**EXERCISE PROMPT**
Would you set down every entry shown below, precisely as written?

(Parts and joints as JSON)
+ + + + +

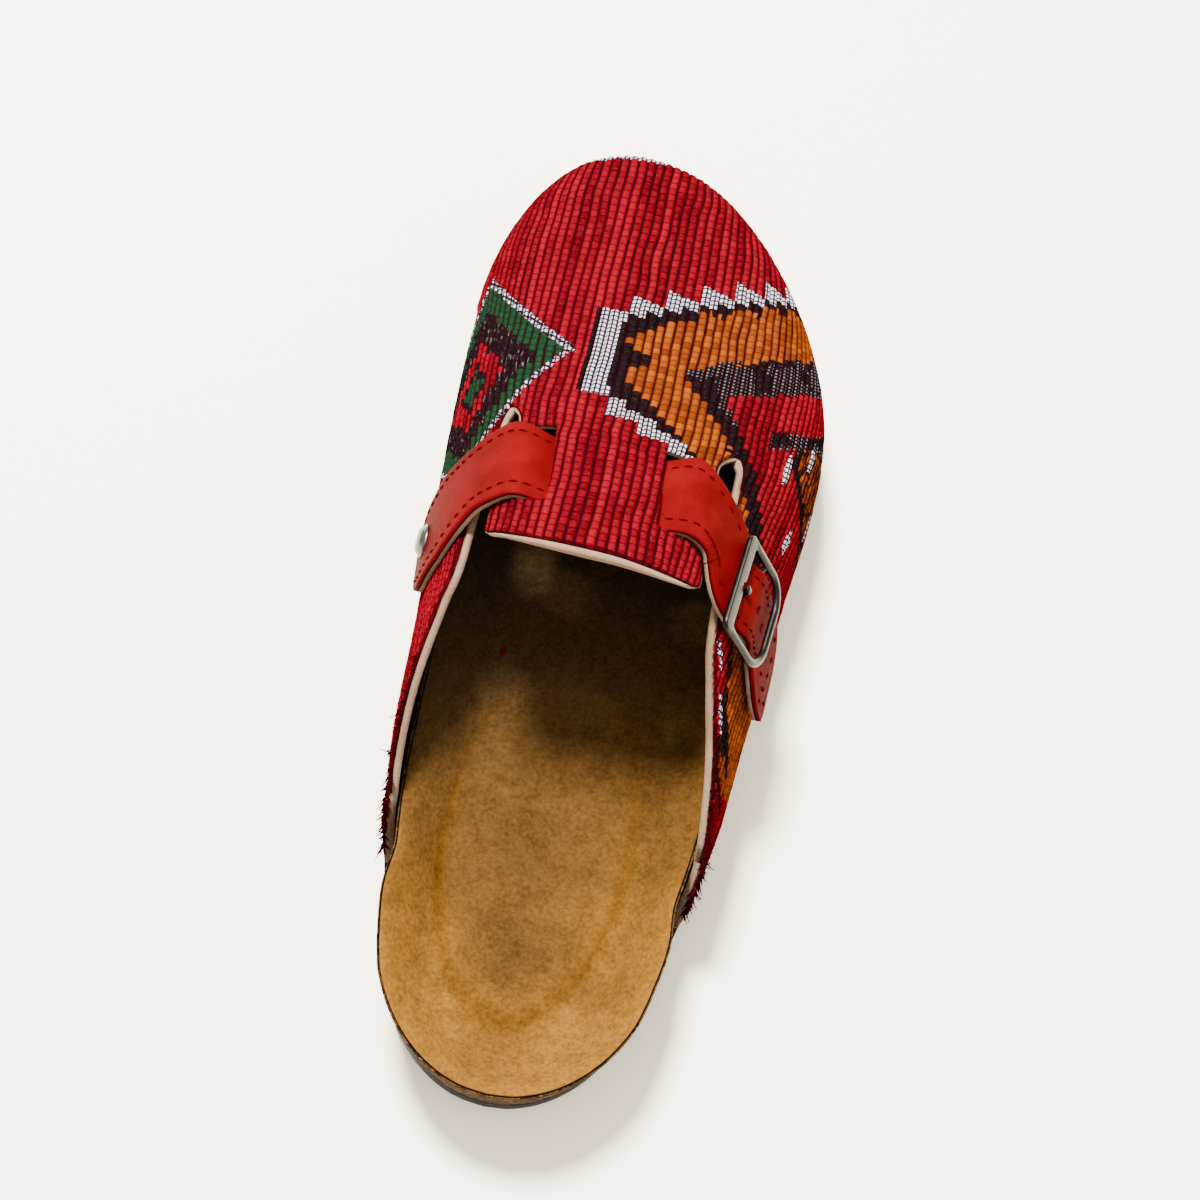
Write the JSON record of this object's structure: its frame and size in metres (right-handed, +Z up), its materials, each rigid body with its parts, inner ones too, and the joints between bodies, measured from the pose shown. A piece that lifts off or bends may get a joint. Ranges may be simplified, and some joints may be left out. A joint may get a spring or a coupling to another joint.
{
  "type": "clog",
  "caption": "Slip-on clog for the right foot with a cork footbed, a woven kilim upper and a leather strap that is riveted inside and buckled outside.",
  "frame": {"origin": "centre of the bounding box at ground level", "axes": "+Y from heel to toe, +X to the outer (lateral) side of the right foot, +Z up"},
  "size_m": [0.1013, 0.265, 0.1026],
  "materials": {
    "outsole": "matte foamed rubber",
    "cork": "pressed cork, speckled",
    "suede": "napped suede",
    "kilim": "ribbed wool weave with a leather lining",
    "strap_leather": "smooth leather",
    "nickel": "aged nickel"
  },
  "bodies": {
    "root": {"outsole": "outsole", "cork_footbed": "cork", "insole": "suede", "upper": "kilim", "strap": "strap_leather", "rivet": "nickel", "buckle_frame": "nickel", "buckle_prong": "nickel", "buckle_tab": "strap_leather"}
  },
  "joints": []
}
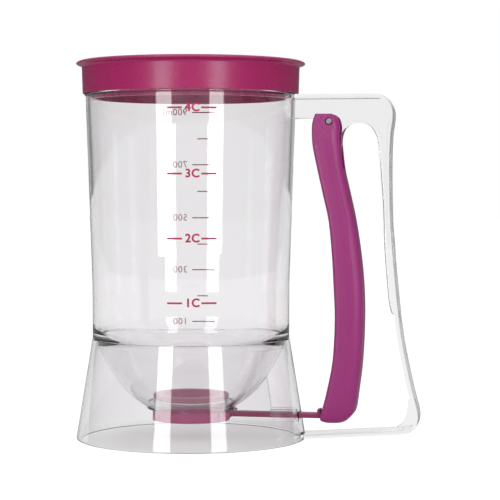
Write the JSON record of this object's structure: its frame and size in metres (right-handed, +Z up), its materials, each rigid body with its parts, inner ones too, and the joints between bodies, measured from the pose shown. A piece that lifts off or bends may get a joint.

+ + + + +

**RESPONSE TO THIS TASK**
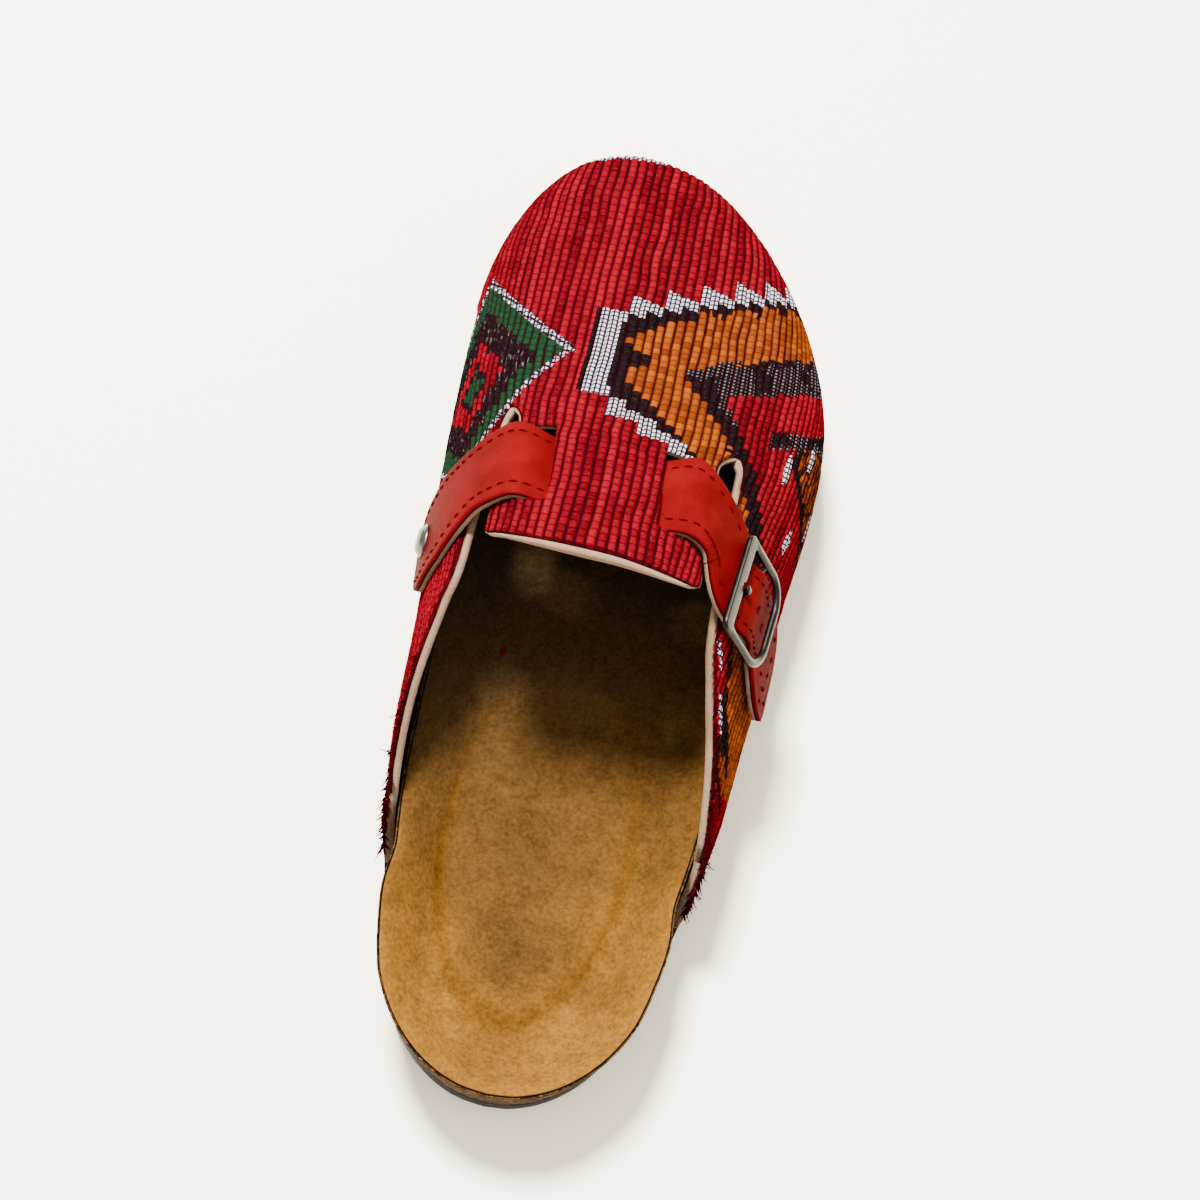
Write the JSON record of this object's structure: its frame and size in metres (right-handed, +Z up), its materials, each rigid body with its parts, inner ones too, and the joints between bodies, measured from the pose shown. A piece that lifts off or bends may get a joint. Ranges may be simplified, and some joints may be left out. A joint may get a spring or a coupling to another joint.
{
  "type": "clog",
  "caption": "Slip-on clog for the right foot with a cork footbed, a woven kilim upper and a leather strap that is riveted inside and buckled outside.",
  "frame": {"origin": "centre of the bounding box at ground level", "axes": "+Y from heel to toe, +X to the outer (lateral) side of the right foot, +Z up"},
  "size_m": [0.1013, 0.265, 0.1026],
  "materials": {
    "outsole": "matte foamed rubber",
    "cork": "pressed cork, speckled",
    "suede": "napped suede",
    "kilim": "ribbed wool weave with a leather lining",
    "strap_leather": "smooth leather",
    "nickel": "aged nickel"
  },
  "bodies": {
    "root": {"outsole": "outsole", "cork_footbed": "cork", "insole": "suede", "upper": "kilim", "strap": "strap_leather", "rivet": "nickel", "buckle_frame": "nickel", "buckle_prong": "nickel", "buckle_tab": "strap_leather"}
  },
  "joints": []
}
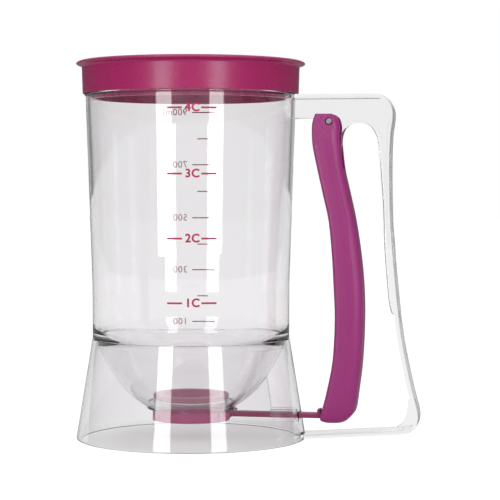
Write the JSON record of this object's structure: its frame and size in metres (right-handed, +Z up), its materials, each rigid body with its parts, inner ones too, and the joints between bodies, measured from the pose shown. A piece that lifts off or bends may get a joint.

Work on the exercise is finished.